実際、一人席の人達は途中から肩を落とし、窓の外に見えるネオンを見ながら、どこか放心状態のようになっていた。

そして、ようやく出て来たメインの魚料理。『鮪レアカツ 焼き茄子とフレッシュトマト餡』を選択。
時計を見ると、22時を過ぎている。23時には、この店閉店らしいのだが、これからメイン2皿とデザートが待っている。
このペースで、本当に最後まで出るのか、食べてる側までドキドキしてしまう(苦笑)

で、鮪のカツだが、筋が多すぎて出されたナイフでは切ることができず、また火の通ってない血合いの部分も含まれており、食べきることができなかった。鮪の処理方法がちゃんと伝わっていないのか、時間がなくてそこまで手が回らなかったのか。
オマール海老と真鯛それぞれの皿は、実際に食していないのでノーコメント。

そして、メインの肉料理。
『北海道十勝どろぶたのグリル 熟成黒酢ソース』
『スパイシーチキン BISTRO仕立て』
『松坂牛のビステッカ 本山葵』
の3種類から選ぶ。これは、皆でシェアして全て少しづつ味見させてもらった。
BISTRO SMAPで評判が良かったというチキンは、化学調味料入りの塩コショウの味が強く、飲み物無しでは少々辛い。事前に塩コショウに香草をまぶして置いておけば、しっかりと中まで味と香は染み込むのだが、直前にまぶしてフライドにしているのだろう、肉の方には味が染み込んでいなかった。
豚のローストは、単体では旨い。ただ、添えられていた南瓜のピューレは甘すぎて、折角の豚の油の旨みを壊している。色味重視で添えられていたのだろうか。
同様に松坂牛に添えられたビーツのソースも塩味が全然足りてなくて味がせず、ソースとしての機能を果たしていない。
ひょっとしたら、調理担当が急病とかで調理場が混乱でもしてたのだろうか?
メニューの監修は、服部栄養専門学校のスタッフが携わっているそうだが、ちゃんとレシピ通りに作られているのか、甚だ疑問だった。

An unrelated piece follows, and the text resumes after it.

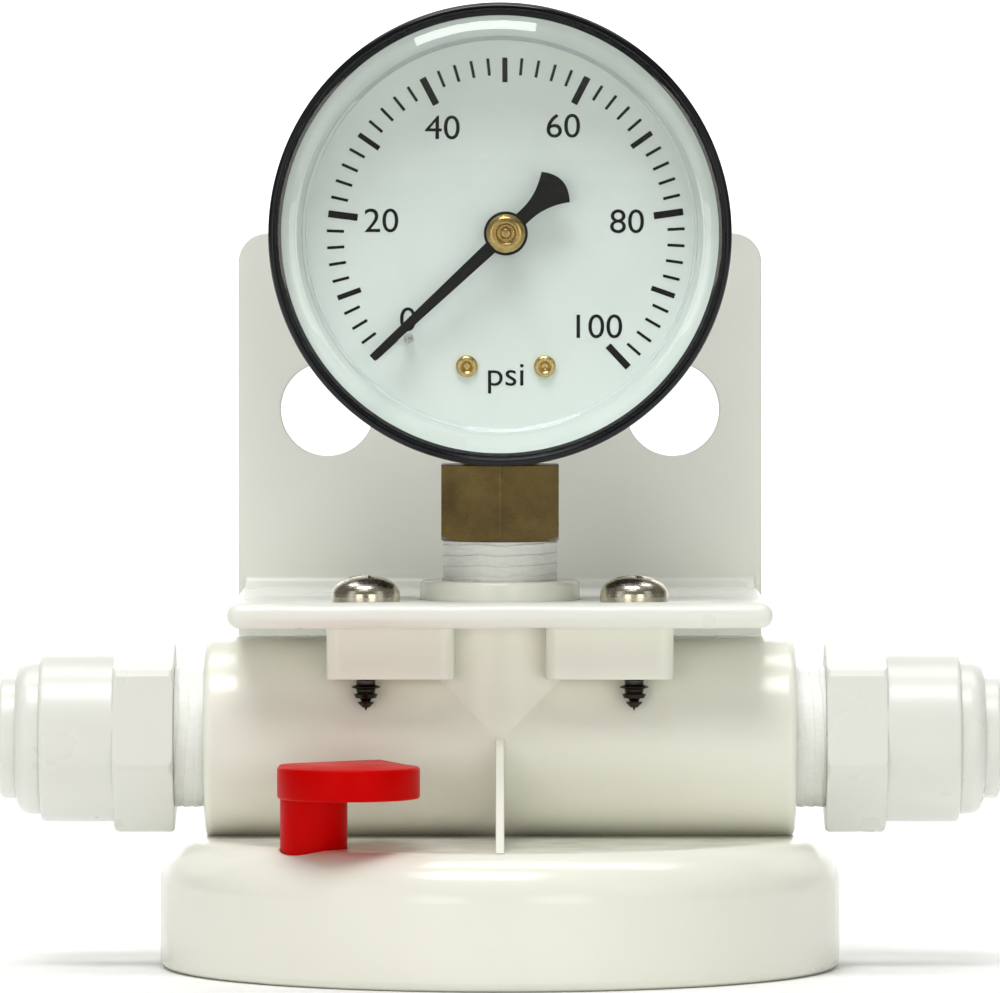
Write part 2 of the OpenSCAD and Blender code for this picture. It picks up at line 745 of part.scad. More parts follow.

自分達のテーブルは、こういうのもネタにして楽しみ、笑い声があがっていたのだが、ふと周りのテーブルを見ると、どのテーブルからも笑顔が消えていた。
ああ、自分達のテーブルは、なんとポジティブなメンバーなのだろう。
数々の難題を共にクリアしていき、結束を固めていくRPGのようだ。
オラ、なんだかワクワクしてきたぞ(謎)

そしてデザート。
コンビニスイーツを3種盛り合わせたかのよう。
明らかに店内で作ってないもので、保存料の香りもする。
ミニロールケーキには、J_Oのキャラクターの刻印が入っていますと、嬉しそうに定員が言う。
皆苦笑する。
せめて最後のコーヒーは、楽しみたいと、ケーキに添えられていたミニローズの花びらを浮かしてみた。
ささやかな抵抗である。

と、数々の苦難に遭遇したのだが、それでも怒ってる客は居ない。
それは、稲垣さんや香取さんに対する愛情が、怒りを、達観もしくは悟りの境地へと昇華させていたからかもしれない。

この店のオープンが発表された際、稲垣さんが「食を通じてお客様が笑顔になれるような、僕自身のこだわりが詰まったお店になればいいなと思います。僕の夢がひとつかないます」とコメントしていたのだが、最初は笑顔だった客達が、席を立つときには厳しい表情となってしまっている現状を、稲垣さんはご存じなのだろうか。
オープンして間もないこともあり、不慣れそうなスタッフが多く、しかも大箱の店ということもあり、オペレーション等がまわっていなかったのだろう。
そういう意味では、あと半年、いや3ヶ月後に、どれだけスマートな営業ができるになっているのか、菩薩のような慈愛をもって見守っていたい。